- _Aim_
For this exercise, copy out each line of the material below that includes "return".

- _Data block_
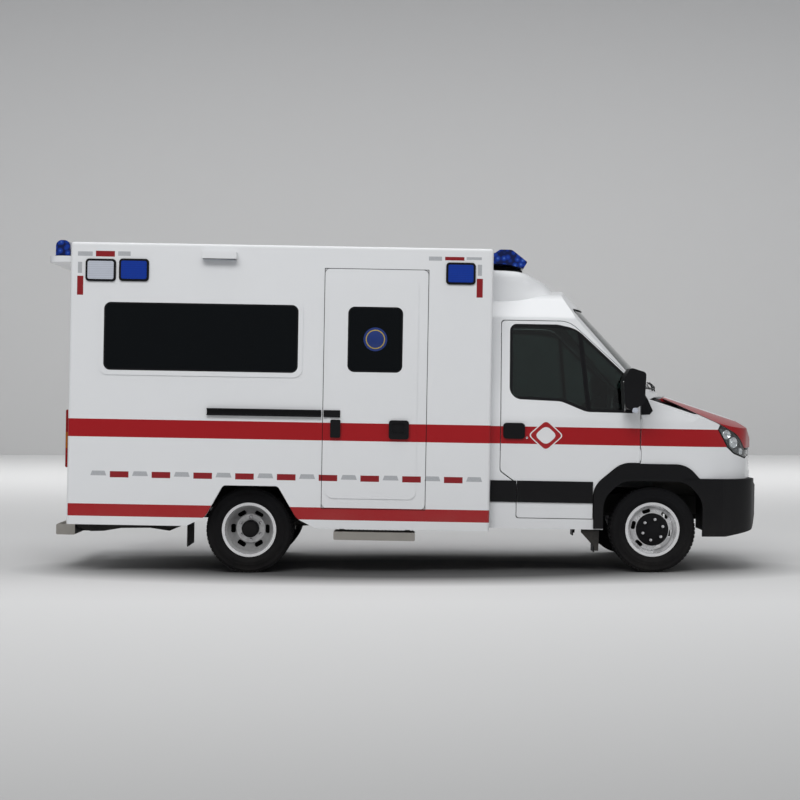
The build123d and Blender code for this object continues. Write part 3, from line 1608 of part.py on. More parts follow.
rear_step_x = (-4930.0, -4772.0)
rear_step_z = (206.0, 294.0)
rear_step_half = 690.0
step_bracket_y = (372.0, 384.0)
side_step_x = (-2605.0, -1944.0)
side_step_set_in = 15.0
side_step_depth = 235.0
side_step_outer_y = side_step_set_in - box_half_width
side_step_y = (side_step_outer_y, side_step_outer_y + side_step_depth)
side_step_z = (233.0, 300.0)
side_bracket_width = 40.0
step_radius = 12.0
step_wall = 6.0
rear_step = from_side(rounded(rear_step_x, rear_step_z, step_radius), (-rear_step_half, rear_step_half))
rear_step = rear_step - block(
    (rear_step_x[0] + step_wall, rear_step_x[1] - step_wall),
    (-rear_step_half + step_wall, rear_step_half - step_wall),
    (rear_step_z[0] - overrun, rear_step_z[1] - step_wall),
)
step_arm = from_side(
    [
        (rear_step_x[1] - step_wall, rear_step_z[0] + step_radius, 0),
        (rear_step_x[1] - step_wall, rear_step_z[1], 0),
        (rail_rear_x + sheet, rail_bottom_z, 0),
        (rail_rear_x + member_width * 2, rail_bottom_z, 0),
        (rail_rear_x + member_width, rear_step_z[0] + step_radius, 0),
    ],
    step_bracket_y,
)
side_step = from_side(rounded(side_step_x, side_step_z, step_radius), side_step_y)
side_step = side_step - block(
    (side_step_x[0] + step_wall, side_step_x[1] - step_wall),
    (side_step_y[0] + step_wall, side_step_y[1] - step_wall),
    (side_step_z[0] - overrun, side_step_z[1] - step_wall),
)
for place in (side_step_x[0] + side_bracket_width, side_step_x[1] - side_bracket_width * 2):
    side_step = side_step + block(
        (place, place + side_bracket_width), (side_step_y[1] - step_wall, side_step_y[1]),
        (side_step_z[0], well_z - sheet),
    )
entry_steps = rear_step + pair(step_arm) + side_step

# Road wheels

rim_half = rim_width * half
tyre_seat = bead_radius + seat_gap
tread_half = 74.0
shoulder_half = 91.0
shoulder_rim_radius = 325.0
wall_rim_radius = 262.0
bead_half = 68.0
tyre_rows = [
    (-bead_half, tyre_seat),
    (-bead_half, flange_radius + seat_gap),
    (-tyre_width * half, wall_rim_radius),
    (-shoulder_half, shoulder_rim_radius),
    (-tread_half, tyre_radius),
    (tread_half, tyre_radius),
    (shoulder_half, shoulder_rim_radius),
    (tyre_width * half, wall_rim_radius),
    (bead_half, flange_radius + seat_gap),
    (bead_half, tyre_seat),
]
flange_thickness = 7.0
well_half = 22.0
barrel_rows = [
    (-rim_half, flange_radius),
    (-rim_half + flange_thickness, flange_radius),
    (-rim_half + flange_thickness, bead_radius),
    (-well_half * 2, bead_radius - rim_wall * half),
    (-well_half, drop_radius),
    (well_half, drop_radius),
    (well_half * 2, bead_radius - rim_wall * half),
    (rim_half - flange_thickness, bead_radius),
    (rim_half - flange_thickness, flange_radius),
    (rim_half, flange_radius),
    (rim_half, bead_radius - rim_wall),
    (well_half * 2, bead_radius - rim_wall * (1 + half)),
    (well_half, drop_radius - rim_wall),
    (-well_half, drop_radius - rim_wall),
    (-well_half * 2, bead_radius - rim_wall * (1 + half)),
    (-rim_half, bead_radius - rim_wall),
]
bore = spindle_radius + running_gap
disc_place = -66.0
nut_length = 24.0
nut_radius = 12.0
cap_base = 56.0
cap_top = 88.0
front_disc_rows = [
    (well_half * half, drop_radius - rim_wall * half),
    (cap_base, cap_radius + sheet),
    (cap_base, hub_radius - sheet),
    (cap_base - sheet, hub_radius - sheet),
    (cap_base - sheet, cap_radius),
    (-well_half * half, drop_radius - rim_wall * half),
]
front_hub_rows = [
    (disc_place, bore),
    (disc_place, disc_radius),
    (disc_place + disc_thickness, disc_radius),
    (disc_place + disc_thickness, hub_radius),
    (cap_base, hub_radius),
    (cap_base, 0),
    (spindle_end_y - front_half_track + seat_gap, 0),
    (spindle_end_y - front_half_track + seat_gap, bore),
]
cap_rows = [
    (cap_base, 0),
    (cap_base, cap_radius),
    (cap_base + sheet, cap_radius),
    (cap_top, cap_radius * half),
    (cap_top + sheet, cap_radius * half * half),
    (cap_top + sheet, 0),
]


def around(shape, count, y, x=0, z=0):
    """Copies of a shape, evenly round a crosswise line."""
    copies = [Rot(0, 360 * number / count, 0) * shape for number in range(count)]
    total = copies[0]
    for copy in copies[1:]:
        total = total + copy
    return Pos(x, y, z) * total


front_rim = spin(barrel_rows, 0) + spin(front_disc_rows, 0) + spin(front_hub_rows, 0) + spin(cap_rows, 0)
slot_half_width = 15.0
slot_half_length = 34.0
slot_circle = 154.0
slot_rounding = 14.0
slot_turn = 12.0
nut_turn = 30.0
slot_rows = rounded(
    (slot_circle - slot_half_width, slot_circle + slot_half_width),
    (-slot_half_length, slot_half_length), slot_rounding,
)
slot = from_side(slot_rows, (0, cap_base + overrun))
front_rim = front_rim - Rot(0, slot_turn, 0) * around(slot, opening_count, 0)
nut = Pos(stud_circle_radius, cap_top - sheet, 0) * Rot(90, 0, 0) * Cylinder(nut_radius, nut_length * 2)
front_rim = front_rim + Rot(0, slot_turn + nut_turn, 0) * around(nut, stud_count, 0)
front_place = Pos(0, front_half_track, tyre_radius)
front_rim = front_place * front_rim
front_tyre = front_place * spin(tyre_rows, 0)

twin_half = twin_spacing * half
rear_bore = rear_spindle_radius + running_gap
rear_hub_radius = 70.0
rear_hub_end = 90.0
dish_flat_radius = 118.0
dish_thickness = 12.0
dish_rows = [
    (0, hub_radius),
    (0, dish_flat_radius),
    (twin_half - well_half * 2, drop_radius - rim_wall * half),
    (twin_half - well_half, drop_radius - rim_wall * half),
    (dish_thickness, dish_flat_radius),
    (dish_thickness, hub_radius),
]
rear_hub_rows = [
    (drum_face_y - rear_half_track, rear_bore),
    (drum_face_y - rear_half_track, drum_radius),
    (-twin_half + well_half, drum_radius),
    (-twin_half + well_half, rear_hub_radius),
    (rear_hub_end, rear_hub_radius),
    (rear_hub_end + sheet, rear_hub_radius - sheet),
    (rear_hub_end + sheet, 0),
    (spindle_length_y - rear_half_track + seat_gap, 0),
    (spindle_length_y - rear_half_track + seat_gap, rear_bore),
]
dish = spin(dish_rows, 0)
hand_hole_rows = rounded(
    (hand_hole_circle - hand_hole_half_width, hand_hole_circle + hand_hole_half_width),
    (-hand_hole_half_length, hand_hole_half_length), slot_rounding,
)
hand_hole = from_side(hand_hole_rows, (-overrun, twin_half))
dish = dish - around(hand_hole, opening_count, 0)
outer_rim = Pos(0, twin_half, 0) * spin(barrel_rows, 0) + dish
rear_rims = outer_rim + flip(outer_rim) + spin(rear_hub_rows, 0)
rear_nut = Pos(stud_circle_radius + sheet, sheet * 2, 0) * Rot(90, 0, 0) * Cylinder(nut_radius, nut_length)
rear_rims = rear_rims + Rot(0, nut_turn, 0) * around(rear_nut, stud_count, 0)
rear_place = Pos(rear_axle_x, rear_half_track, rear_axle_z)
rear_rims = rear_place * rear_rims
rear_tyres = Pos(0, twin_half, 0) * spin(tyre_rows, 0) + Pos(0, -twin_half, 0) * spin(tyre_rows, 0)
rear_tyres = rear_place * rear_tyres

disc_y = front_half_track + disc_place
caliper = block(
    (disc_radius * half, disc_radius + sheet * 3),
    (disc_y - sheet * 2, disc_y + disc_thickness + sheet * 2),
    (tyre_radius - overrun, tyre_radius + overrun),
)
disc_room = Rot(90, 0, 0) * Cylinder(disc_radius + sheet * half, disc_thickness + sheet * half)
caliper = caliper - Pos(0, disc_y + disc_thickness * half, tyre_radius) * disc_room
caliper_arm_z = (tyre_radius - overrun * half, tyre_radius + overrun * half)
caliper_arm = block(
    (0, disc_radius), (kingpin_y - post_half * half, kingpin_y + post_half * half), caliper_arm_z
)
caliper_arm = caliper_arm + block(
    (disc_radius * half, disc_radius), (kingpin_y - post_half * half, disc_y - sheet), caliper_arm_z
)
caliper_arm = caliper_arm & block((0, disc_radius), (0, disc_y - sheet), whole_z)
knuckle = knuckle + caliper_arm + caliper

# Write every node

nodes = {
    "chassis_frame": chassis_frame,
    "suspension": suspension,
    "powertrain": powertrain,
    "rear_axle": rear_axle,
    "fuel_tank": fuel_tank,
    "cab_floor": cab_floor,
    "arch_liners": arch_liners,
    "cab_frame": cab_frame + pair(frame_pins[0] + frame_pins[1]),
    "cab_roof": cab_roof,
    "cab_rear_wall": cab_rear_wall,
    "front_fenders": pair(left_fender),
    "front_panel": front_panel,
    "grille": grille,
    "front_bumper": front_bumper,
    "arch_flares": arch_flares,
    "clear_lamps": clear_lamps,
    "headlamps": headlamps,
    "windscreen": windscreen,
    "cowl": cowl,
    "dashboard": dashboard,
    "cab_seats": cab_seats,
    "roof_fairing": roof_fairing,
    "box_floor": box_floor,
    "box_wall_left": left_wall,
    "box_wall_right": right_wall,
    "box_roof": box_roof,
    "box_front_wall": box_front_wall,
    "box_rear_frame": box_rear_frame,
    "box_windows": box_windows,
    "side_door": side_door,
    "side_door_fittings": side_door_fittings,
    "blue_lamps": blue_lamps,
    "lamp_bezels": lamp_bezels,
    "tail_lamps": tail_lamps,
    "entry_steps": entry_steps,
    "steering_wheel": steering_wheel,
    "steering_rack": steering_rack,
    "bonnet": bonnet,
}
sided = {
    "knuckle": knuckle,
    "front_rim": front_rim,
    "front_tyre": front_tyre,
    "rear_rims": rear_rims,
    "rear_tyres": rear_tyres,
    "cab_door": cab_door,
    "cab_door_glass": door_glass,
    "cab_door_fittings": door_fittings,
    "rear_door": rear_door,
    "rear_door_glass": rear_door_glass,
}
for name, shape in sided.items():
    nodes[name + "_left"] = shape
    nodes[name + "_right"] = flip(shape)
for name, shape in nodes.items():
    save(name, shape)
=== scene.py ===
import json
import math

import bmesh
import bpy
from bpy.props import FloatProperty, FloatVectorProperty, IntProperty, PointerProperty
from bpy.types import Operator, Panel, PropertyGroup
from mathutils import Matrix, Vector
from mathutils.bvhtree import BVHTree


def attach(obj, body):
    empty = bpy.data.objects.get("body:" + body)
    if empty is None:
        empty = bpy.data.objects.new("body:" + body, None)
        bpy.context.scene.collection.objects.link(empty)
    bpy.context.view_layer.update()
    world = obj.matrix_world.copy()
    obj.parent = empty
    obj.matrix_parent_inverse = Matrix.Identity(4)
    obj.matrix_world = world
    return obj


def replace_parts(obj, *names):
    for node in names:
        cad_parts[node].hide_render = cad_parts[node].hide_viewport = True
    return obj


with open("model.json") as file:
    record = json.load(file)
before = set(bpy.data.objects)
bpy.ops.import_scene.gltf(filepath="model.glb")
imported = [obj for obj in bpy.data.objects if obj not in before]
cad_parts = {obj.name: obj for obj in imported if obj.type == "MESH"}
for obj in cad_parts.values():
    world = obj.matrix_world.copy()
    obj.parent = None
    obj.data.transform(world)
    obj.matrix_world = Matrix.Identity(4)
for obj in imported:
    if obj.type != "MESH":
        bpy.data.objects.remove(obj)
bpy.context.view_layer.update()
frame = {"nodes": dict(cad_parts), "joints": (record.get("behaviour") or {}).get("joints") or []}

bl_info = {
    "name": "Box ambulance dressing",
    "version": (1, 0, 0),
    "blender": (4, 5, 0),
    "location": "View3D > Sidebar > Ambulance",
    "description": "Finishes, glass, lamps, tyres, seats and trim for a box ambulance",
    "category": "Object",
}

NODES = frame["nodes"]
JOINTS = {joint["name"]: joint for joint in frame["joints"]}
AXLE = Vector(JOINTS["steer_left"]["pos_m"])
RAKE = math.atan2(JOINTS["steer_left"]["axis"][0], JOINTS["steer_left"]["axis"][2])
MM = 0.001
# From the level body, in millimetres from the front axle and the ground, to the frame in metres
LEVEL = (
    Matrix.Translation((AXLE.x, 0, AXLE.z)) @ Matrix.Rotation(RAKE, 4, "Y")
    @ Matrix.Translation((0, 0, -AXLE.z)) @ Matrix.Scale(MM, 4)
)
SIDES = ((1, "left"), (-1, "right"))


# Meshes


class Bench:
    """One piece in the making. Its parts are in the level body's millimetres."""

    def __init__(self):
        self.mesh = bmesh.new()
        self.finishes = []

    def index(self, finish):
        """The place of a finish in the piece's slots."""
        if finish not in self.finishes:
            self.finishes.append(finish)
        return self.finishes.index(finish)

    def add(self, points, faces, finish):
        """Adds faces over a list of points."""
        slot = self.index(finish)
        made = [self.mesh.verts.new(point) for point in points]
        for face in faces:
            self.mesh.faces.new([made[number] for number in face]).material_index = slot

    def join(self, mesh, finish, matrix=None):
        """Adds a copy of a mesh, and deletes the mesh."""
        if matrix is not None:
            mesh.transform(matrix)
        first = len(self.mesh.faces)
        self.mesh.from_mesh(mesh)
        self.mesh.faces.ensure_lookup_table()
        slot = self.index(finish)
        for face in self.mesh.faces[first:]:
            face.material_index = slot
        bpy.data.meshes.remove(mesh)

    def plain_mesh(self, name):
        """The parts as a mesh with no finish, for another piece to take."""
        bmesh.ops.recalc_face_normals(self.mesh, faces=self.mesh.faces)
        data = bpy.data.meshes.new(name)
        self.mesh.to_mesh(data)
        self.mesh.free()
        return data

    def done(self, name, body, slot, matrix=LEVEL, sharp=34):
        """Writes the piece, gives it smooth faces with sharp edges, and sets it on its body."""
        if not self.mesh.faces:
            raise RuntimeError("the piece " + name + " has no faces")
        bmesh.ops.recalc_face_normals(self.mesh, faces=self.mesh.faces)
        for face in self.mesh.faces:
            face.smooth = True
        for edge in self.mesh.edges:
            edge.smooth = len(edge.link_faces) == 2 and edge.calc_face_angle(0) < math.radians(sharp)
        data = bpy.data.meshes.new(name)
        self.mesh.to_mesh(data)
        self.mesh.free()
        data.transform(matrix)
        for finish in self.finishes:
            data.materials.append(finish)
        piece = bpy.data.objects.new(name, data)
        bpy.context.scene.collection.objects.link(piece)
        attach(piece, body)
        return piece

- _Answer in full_
    return Pos(x, y, z) * total
    return obj
    return obj
        return self.finishes.index(finish)
        return data
        return piece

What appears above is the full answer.